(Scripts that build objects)
++++++
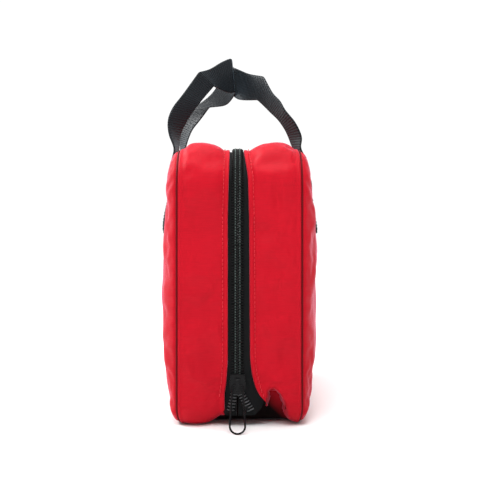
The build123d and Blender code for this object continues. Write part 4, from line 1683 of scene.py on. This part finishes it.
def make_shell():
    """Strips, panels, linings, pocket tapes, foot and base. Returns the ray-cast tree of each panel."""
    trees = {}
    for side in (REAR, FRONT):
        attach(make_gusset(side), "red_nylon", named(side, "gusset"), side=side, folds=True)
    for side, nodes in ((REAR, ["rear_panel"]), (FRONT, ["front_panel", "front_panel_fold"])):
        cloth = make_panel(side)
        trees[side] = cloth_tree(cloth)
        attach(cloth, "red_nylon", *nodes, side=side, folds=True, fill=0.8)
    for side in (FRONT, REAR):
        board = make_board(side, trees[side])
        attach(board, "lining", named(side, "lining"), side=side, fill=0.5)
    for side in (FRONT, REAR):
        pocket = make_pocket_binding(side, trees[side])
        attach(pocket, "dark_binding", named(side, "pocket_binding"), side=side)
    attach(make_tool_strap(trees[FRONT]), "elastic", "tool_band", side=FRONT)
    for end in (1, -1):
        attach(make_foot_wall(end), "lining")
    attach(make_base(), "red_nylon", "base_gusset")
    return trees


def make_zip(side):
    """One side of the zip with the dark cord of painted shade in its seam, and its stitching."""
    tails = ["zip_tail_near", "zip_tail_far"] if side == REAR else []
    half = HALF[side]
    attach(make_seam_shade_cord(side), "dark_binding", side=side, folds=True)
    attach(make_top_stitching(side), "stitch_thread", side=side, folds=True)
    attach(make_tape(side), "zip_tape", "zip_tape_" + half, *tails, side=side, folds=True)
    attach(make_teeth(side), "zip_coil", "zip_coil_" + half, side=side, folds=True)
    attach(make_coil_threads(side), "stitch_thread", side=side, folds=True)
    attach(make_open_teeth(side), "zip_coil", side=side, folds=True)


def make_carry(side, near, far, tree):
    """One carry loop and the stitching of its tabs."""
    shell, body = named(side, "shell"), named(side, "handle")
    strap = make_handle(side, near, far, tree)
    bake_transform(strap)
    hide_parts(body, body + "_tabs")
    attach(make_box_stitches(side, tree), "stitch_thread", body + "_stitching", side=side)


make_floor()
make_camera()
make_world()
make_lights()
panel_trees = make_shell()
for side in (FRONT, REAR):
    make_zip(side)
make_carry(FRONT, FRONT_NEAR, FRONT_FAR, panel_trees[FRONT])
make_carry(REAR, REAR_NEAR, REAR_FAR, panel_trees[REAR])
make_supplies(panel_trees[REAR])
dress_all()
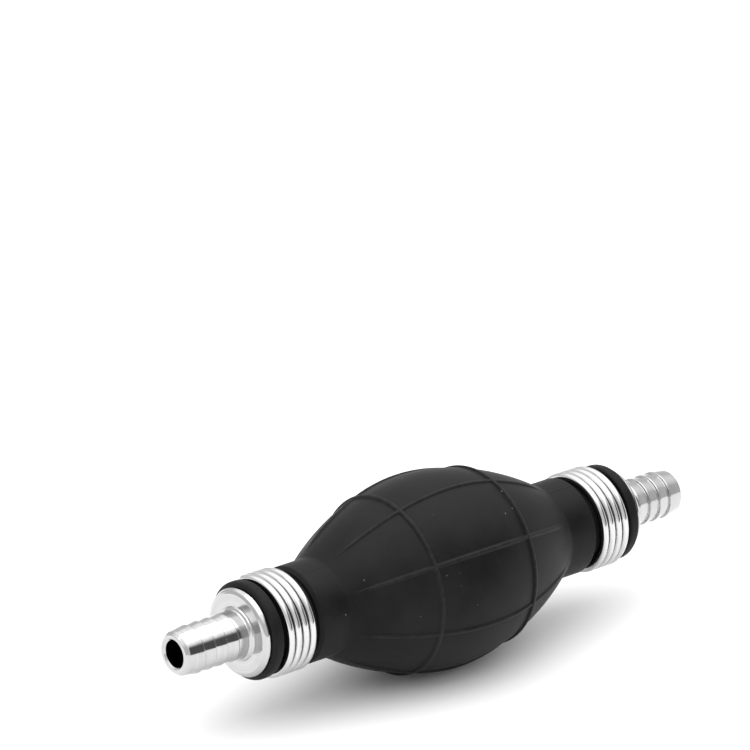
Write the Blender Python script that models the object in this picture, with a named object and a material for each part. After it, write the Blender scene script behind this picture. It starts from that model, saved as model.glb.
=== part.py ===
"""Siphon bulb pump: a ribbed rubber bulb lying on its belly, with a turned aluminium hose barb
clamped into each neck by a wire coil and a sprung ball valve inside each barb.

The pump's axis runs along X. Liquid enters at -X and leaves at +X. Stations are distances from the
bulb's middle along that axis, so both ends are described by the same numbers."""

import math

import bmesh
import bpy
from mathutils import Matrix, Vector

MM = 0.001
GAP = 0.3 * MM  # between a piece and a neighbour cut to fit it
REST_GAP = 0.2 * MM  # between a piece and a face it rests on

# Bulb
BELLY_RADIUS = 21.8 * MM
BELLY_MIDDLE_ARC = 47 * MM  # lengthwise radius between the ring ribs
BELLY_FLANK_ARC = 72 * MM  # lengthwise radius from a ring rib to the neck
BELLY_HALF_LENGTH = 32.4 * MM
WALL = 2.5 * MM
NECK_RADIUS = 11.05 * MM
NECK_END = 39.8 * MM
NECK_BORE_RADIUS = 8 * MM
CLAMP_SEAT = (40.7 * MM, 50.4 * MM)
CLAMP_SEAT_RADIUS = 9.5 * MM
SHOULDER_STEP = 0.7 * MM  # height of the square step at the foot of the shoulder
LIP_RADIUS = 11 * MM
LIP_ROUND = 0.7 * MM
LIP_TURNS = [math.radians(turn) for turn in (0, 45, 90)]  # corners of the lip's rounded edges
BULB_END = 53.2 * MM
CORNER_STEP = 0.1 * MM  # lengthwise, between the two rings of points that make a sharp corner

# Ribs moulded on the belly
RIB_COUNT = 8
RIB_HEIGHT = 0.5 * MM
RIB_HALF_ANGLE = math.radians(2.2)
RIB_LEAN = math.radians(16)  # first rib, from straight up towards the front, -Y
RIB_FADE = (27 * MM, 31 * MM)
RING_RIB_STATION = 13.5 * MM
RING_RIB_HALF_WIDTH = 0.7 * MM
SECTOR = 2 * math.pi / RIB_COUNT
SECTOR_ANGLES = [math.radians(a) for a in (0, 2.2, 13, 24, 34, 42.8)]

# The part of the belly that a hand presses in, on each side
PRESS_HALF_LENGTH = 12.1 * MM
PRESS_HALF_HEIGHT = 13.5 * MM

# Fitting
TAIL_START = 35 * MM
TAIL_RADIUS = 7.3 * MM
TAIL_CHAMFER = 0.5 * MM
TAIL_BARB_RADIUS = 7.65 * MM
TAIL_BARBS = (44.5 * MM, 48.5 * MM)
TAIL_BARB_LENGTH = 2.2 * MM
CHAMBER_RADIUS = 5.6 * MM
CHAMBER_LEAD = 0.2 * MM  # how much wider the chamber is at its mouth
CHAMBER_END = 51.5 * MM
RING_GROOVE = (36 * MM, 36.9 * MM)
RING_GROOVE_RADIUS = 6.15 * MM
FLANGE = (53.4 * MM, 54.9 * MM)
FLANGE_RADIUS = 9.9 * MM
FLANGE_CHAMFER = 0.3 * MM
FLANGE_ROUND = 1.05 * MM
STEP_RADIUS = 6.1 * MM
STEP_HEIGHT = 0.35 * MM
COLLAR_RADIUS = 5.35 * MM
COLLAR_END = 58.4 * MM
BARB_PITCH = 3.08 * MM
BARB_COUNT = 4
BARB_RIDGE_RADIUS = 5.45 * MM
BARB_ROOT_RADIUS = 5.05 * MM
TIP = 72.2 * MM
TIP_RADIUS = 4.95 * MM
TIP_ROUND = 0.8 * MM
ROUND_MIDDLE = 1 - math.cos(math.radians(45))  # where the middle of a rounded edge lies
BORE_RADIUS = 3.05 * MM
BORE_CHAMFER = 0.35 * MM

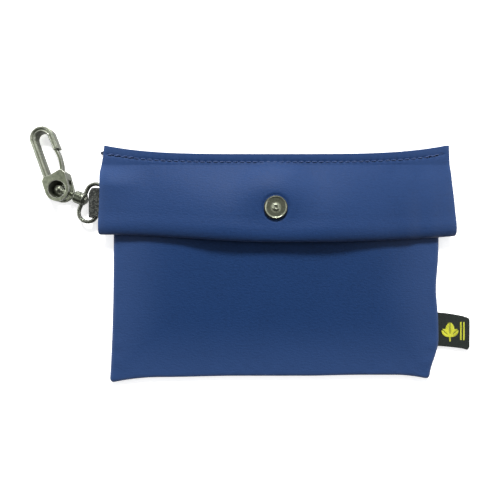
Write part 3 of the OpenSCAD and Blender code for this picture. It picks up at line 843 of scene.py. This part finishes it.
++++++
**WRITTEN PROBLEM**
Starting at the first line of the material above, reproduce each line exactly up to and including the line with "return trees".

**COMPLETED TASK**
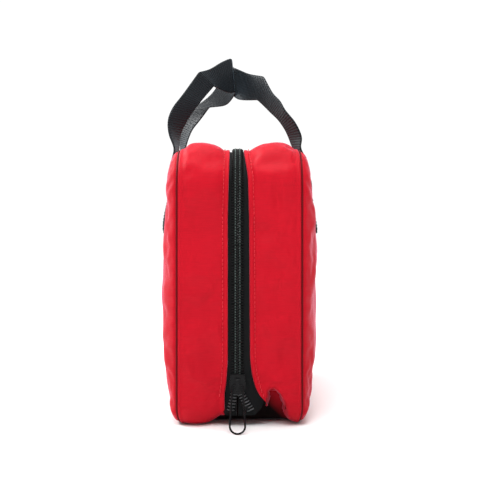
The build123d and Blender code for this object continues. Write part 4, from line 1683 of scene.py on. This part finishes it.
def make_shell():
    """Strips, panels, linings, pocket tapes, foot and base. Returns the ray-cast tree of each panel."""
    trees = {}
    for side in (REAR, FRONT):
        attach(make_gusset(side), "red_nylon", named(side, "gusset"), side=side, folds=True)
    for side, nodes in ((REAR, ["rear_panel"]), (FRONT, ["front_panel", "front_panel_fold"])):
        cloth = make_panel(side)
        trees[side] = cloth_tree(cloth)
        attach(cloth, "red_nylon", *nodes, side=side, folds=True, fill=0.8)
    for side in (FRONT, REAR):
        board = make_board(side, trees[side])
        attach(board, "lining", named(side, "lining"), side=side, fill=0.5)
    for side in (FRONT, REAR):
        pocket = make_pocket_binding(side, trees[side])
        attach(pocket, "dark_binding", named(side, "pocket_binding"), side=side)
    attach(make_tool_strap(trees[FRONT]), "elastic", "tool_band", side=FRONT)
    for end in (1, -1):
        attach(make_foot_wall(end), "lining")
    attach(make_base(), "red_nylon", "base_gusset")
    return trees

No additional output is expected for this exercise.